What needs to be done:
From the first line of the data below, repeat each line exactly until you reach the line with "return 0.5 *"; include that line too.

Data section:

§ §

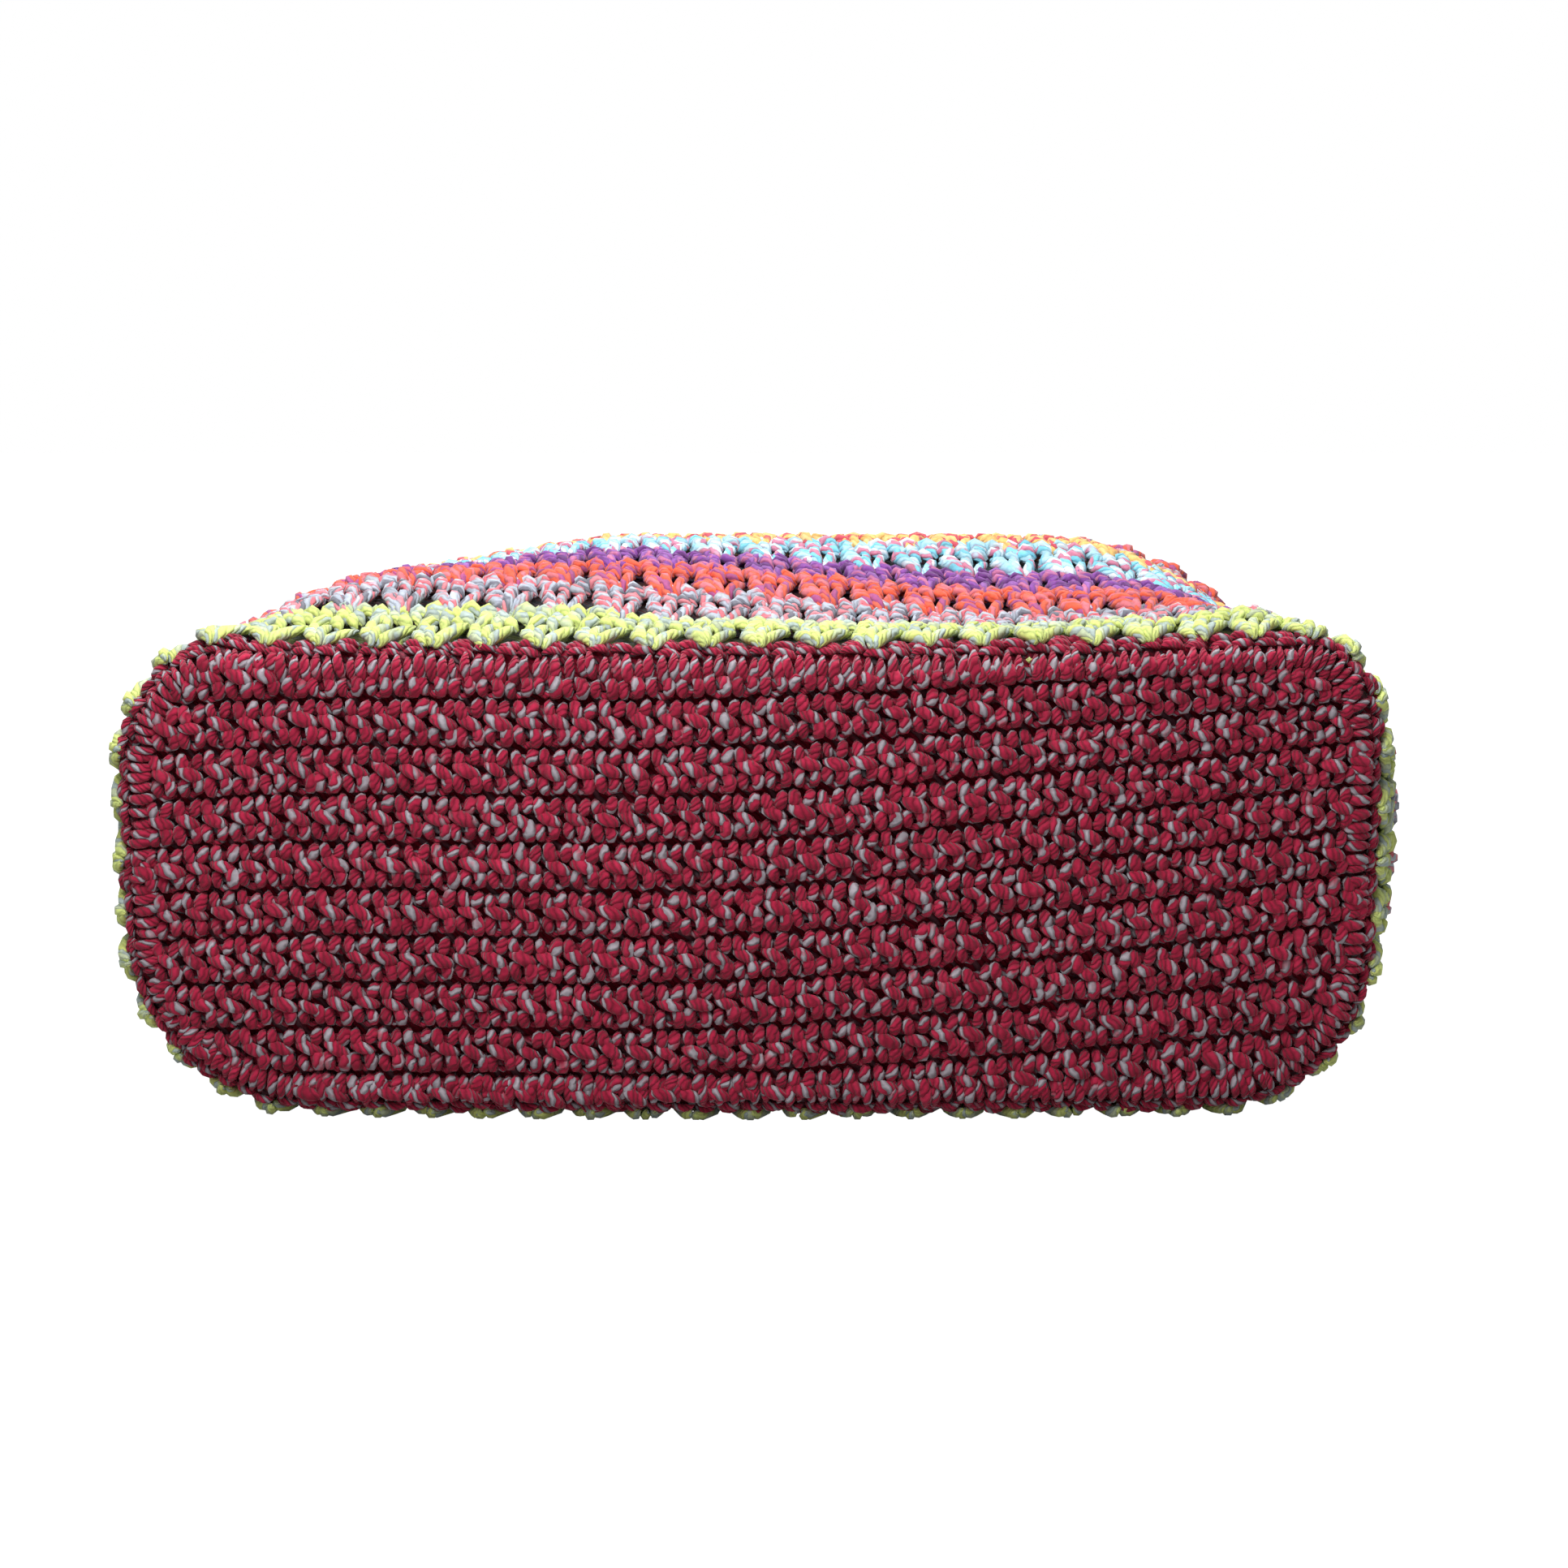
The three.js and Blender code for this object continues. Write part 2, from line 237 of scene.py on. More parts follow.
def smooth_line(points, steps):
    """A soft line through a few points, with steps + 1 points of its own."""
    p = np.array(points, float)
    ends = np.vstack([2 * p[0] - p[1], p, 2 * p[-1] - p[-2]])
    t = np.linspace(0, len(p) - 1, steps + 1)
    k = np.minimum(t.astype(int), len(p) - 2)
    f = (t - k)[:, None]
    a, b, c, d = ends[k], ends[k + 1], ends[k + 2], ends[k + 3]
    return 0.5 * (2 * b + (c - a) * f + (2 * a - 5 * b + 4 * c - d) * f**2 + (3 * b - a - 3 * c + d) * f**3)


def strand(points, thickness, steps=4, sides=6, blunt=0.62, flat=1.0, painted_shade=1.0):
    """One strand of yarn as a closed tube: its corners, its faces, and where each face's corners
    lie along and around the yarn, for the colours. thickness is one size, or one for each point.
    A shade under 1 darkens the colour of a strand that lies deep in the fabric: painted shade."""
    line = smooth_line(points, steps)
    girth = np.broadcast_to(thickness, len(points))
    girth = np.interp(np.linspace(0, 1, steps + 1), np.linspace(0, 1, len(points)), girth)
    along = np.gradient(line, axis=0)
    along /= np.linalg.norm(along, axis=1)[:, None]
    side = np.cross(along[0], (0, 0, 1) if abs(along[0][2]) < 0.9 else (1, 0, 0))
    travelled = np.concatenate([[0], np.cumsum(np.linalg.norm(np.diff(line, axis=0), axis=1))])
    corners = []
    for k, (at, way) in enumerate(zip(line, along)):
        side = side - way * side.dot(way)
        side /= np.linalg.norm(side)
        out = np.cross(side, way)
        r = girth[k] / 2 * (blunt if k in (0, steps) else 1)
        for turn in np.arange(sides) * 2 * math.pi / sides:
            corners.append(at + r * (math.cos(turn) * side + flat * math.sin(turn) * out))
    faces, marks = [], []
    for k in range(steps):
        for j in range(sides):
            n = (j + 1) % sides
            faces.append((k * sides + j, k * sides + n, (k + 1) * sides + n, (k + 1) * sides + j))
            marks.append([(travelled[k], j / sides), (travelled[k], (j + 1) / sides),
                          (travelled[k + 1], (j + 1) / sides), (travelled[k + 1], j / sides)])
    last = steps * sides
    for j in range(1, sides - 2, 2):
        faces.append((0, j + 2, j + 1, j))
        faces.append((last, last + j, last + j + 1, last + j + 2))
        marks.append([(travelled[0], (i + 0.5) / sides) for i in (0, j + 2, j + 1, j)])
        marks.append([(travelled[-1], (i + 0.5) / sides) for i in (0, j, j + 1, j + 2)])
    return np.array(corners), np.array(faces), np.array(marks), painted_shade


def bundle(strands):
    """Several strands as one stitch. It keeps which strand each corner and face belongs to."""
    corners, faces, marks, corner_owner, face_owner, painted_shades = [], [], [], [], [], []
    count = 0
    for number, (own_corners, own_faces, own_marks, painted_shade) in enumerate(strands):
        painted_shades.append(painted_shade)
        corners.append(own_corners)
        faces.append(own_faces + count)
        marks.append(own_marks)
        corner_owner += [number] * len(own_corners)
        face_owner += [number] * len(own_faces)
        count += len(own_corners)
    return {
        "corners": np.vstack(corners),
        "faces": np.vstack(faces),
        "marks": np.vstack(marks),
        "corner_owner": np.array(corner_owner),
        "face_owner": np.array(face_owner),
        "painted_shades": np.array(painted_shades),
    }


def face_outwards(corners, faces, marks):
    """Turns the faces of closed shapes round where their place has turned them inside out."""
    p = corners[faces]
    volume = (p[:, 0] * (np.cross(p[:, 1], p[:, 2]) + np.cross(p[:, 2], p[:, 3]))).sum()
    return (faces, marks) if volume > 0 else (faces[:, ::-1], marks[:, ::-1])


def yarn_piece(name, corners, faces, marks, shade, yarn):
    """An object of one mesh, whose corners are in metres, with its yarn's marks and shade on it."""
    mesh = bpy.data.meshes.new(name)
    mesh.from_pydata(corners, [], faces)
    mesh.uv_layers.new(name="yarn").data.foreach_set("uv", marks.astype(np.float32).ravel())
    mesh.attributes.new("shade", "FLOAT", "POINT").data.foreach_set("value", shade.astype(np.float32))
    mesh.shade_smooth()
    mesh.materials.append(yarn)
    piece = bpy.data.objects.new(name, mesh)
    bpy.context.collection.objects.link(piece)
    return piece


strand_tilt = 0.09
marl_length = 40
shade_spread = 0.08
shade_range = (0.8, 1.2)


def work_stitches(name, stitch, seats, place, yarn, loose=0.25, swell=0.07, extras=()):
    """Works one stitch over many seats and joins them to one mesh. seats holds each stitch's own
    place along and across its row, and place turns (along, across, proud) into the bag's space.
    Every strand gets a little slack of its own, its own turn of the marl and its own shade. extras
    are closed parts of the same mesh that are already in the bag's space."""
    seats = np.array(seats, float)
    flat = stitch["corners"]
    owner = stitch["corner_owner"]
    n, s = len(seats), len(stitch["painted_shades"])
    middle = np.array([flat[owner == k].mean(axis=0) for k in range(s)])[owner]
    slack = chance.normal(0, loose, (n, s, 3)) * (1, 1, 0.8)
    size = 1 + chance.normal(0, swell, (n, s, 1))
    tilt = chance.normal(0, strand_tilt, (n, s))
    away = (flat - middle)[None] * size[:, owner]
    lean = np.cos(tilt)[:, owner], np.sin(tilt)[:, owner]
    turned = np.stack([away[..., 0] * lean[0] - away[..., 1] * lean[1],
                       away[..., 0] * lean[1] + away[..., 1] * lean[0], away[..., 2]], axis=-1)
    local = middle[None] + turned + slack[:, owner]
    where = place(local[..., 0] + seats[:, 0, None], local[..., 1] + seats[:, 1, None], local[..., 2])
    shift = np.stack([chance.uniform(0, marl_length, (n, s)), chance.uniform(0, 1, (n, s))], axis=-1)
    # Each strand's own shade is a random tone of its yarn. The painted shade of strands that lie deep
    # darkens it further.
    own_shade = np.clip(chance.normal(1, shade_spread, (n, s)), *shade_range)
    shade = (stitch["painted_shades"] * own_shade)[:, owner].ravel()
    one_faces, one_marks = face_outwards(where[0], stitch["faces"], stitch["marks"])
    faces = (one_faces[None] + (np.arange(n) * len(flat))[:, None, None]).reshape(-1, 4)
    marks = (one_marks[None] + shift[:, stitch["face_owner"]][:, :, None, :]).reshape(-1, 4, 2)
    corners = where.reshape(-1, 3)
    # The extras carry their own painted shade into the same shade attribute.
    for more_corners, more_faces, more_marks, painted_shade in extras:
        faces = np.vstack([faces, more_faces + len(corners)])
        marks = np.vstack([marks, more_marks])
        corners = np.vstack([corners, more_corners])
        shade = np.concatenate([shade, np.broadcast_to(painted_shade, len(more_corners))])
    return yarn_piece(name, (corners + (0, back_plane, 0)) * 0.001, faces, marks, shade, yarn)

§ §

Response below:
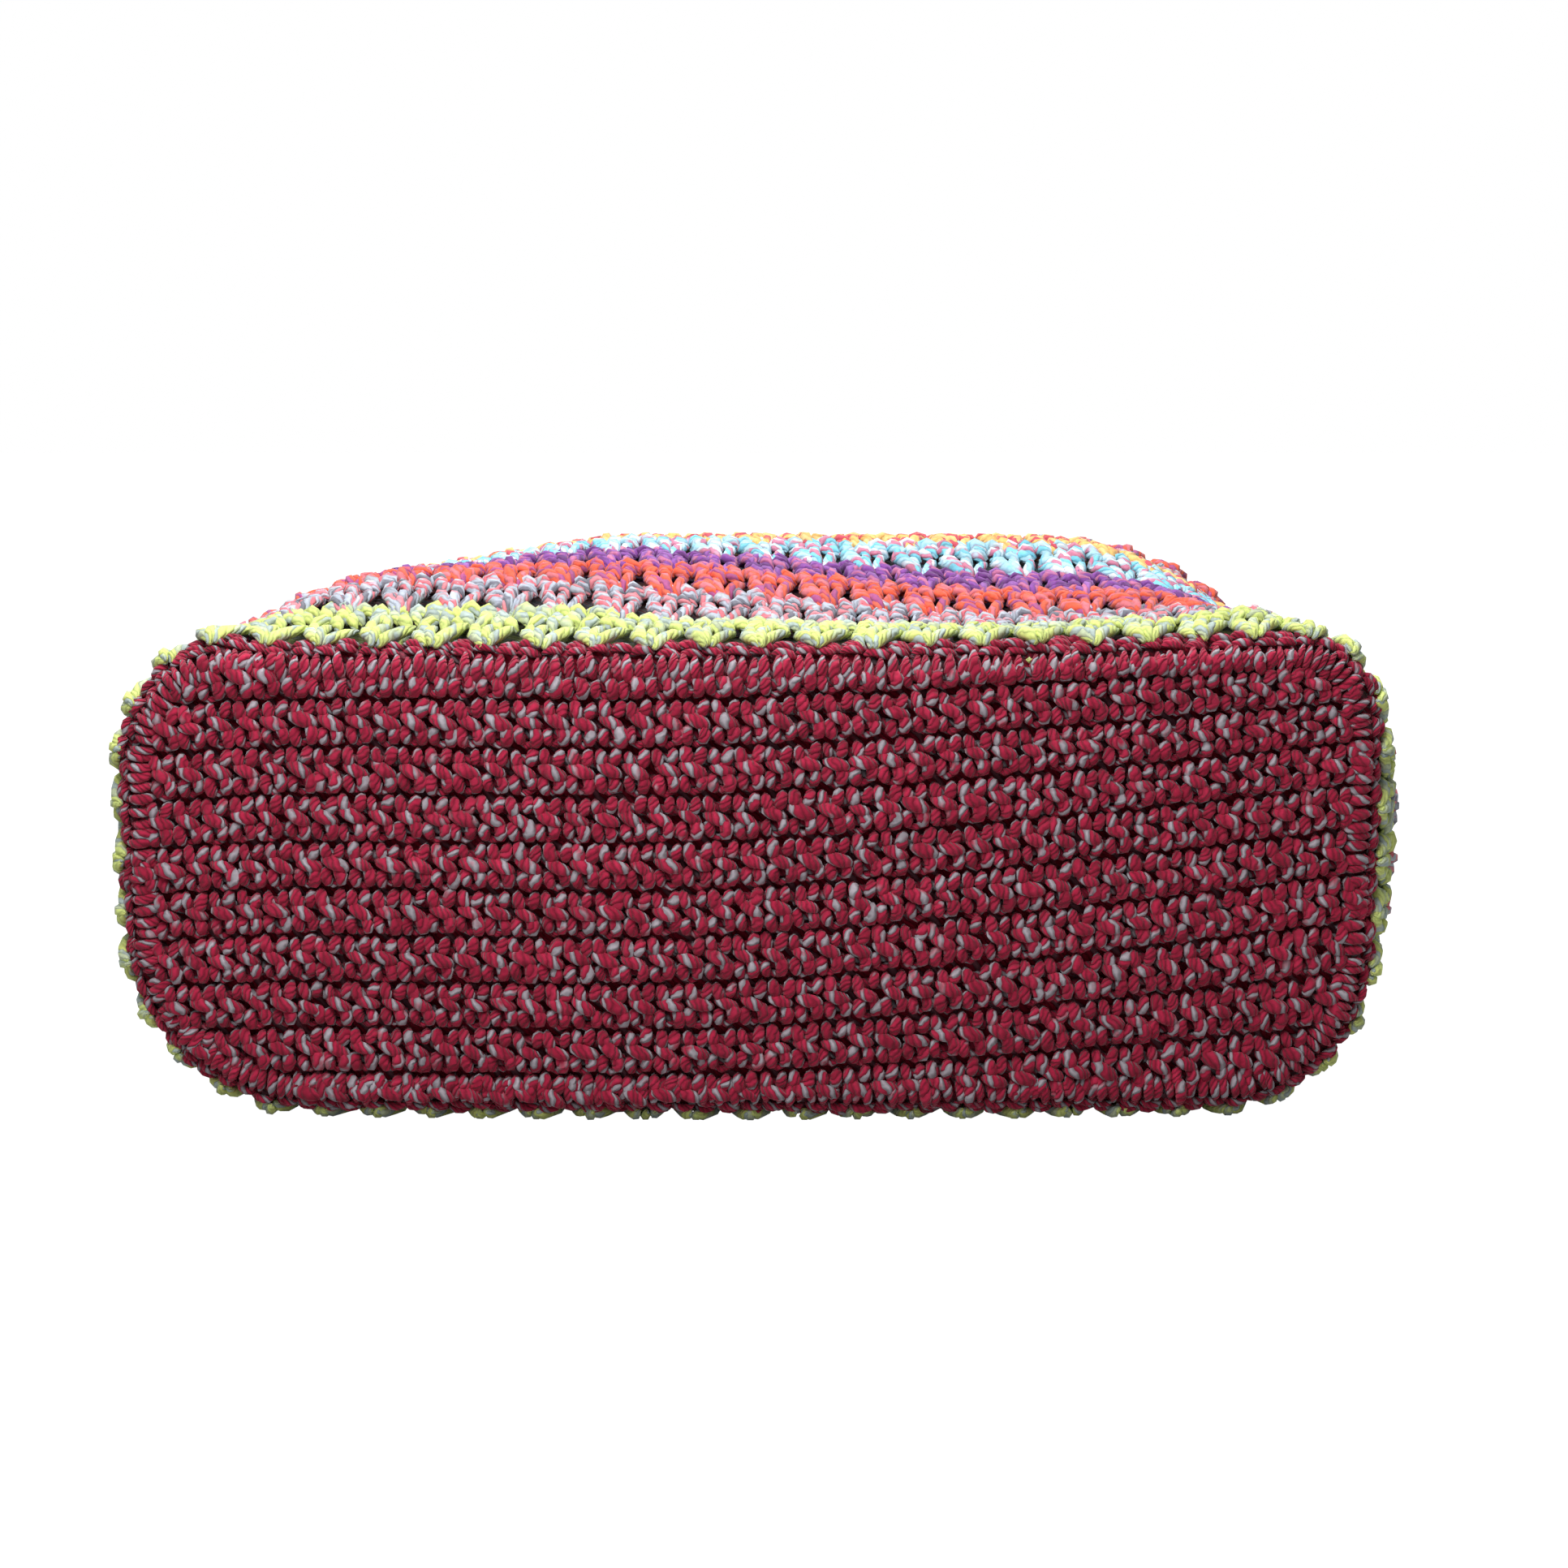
The three.js and Blender code for this object continues. Write part 2, from line 237 of scene.py on. More parts follow.
def smooth_line(points, steps):
    """A soft line through a few points, with steps + 1 points of its own."""
    p = np.array(points, float)
    ends = np.vstack([2 * p[0] - p[1], p, 2 * p[-1] - p[-2]])
    t = np.linspace(0, len(p) - 1, steps + 1)
    k = np.minimum(t.astype(int), len(p) - 2)
    f = (t - k)[:, None]
    a, b, c, d = ends[k], ends[k + 1], ends[k + 2], ends[k + 3]
    return 0.5 * (2 * b + (c - a) * f + (2 * a - 5 * b + 4 * c - d) * f**2 + (3 * b - a - 3 * c + d) * f**3)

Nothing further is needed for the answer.